I think that’s the most powerful thing, and it’s really something that hasn’t been available up until the past couple years or so.
Q. What sets your company apart from the pack of DMPs?
Nielsen is the world’s largest market research company, so nobody has insights like us. We do market research on what people buy and we work with brands around the world to gather insights on transactions. The Nielsen DMP is very unique in that we overlay our audience data with our clients first-party customer data to provide clients with valuable insights and analytics.
Q. Can you describe a client example of powerful segmentation?

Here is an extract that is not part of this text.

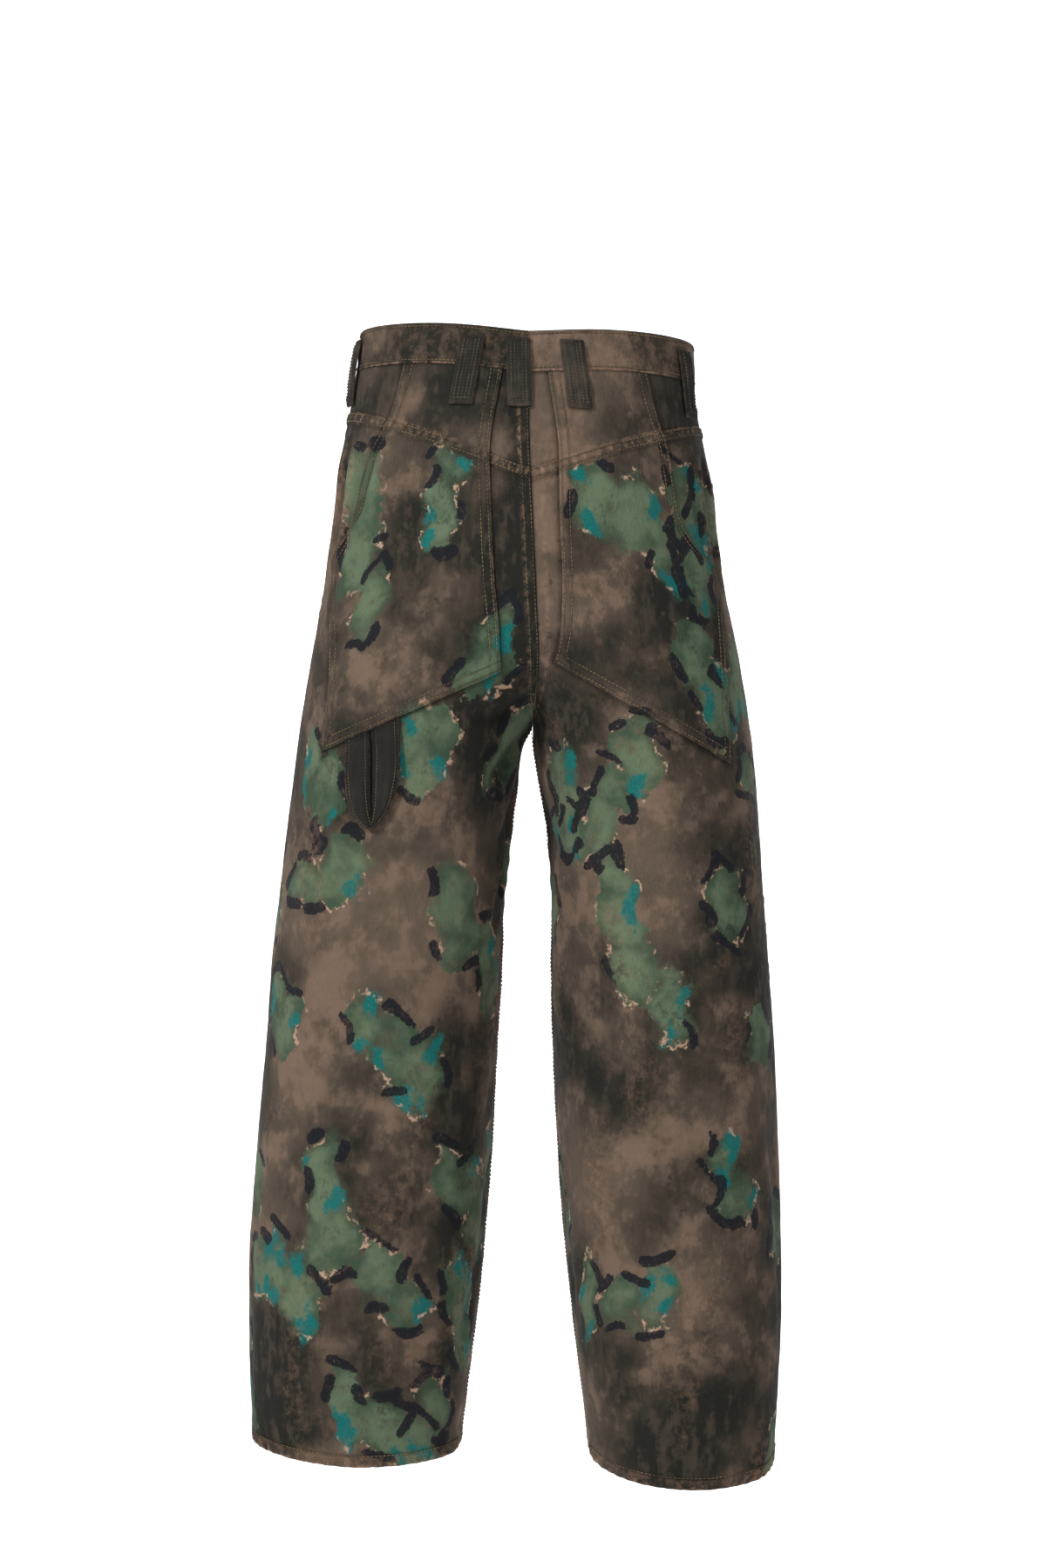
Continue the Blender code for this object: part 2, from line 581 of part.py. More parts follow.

(As seen in the example below) a global pet care company looked to Nielsen for a solution that would allow them to more effectively plan, activate and analyze their marketing campaigns:
Q. What’s on the horizon for DMPs?
1) Machine Learning: With the huge influx of data (big data) that clients have access to, what’s becoming more and more important is to analyze and act on that data in real-time. The Nielsen DMP is only DMP to employ real-time adaptive AI (what data scientists call “online learning”) to enable its clients to immediately respond to changes in consumer behavior.
2) Integrations: In terms of what’s important for DMPs besides data analysis capabilities, I think integrations with other platforms is going to be very important. A DMP that integrates with all the relevant paid and owned marketing platforms is a big deal. It provide marketers with universal connectivity to the entire digital marketing world in a single platform.
3) Segmentation & Insights: I think the other important factor is not just segmenting your audiences but being able to provide deep insights around them. For example, how do you drive more efficient ad spend? Providing a little bit more proactive analysis helps to close the gap.
4) Bring in “offline” sales: Another DMP “what’s on the horizon” takeaway is not just making attribution to online sales but being able to bring in offline sales as well. This is definitely much harder to do, but I think that’s where the industry is headed. DMPs that can’t do this will have a difficult time.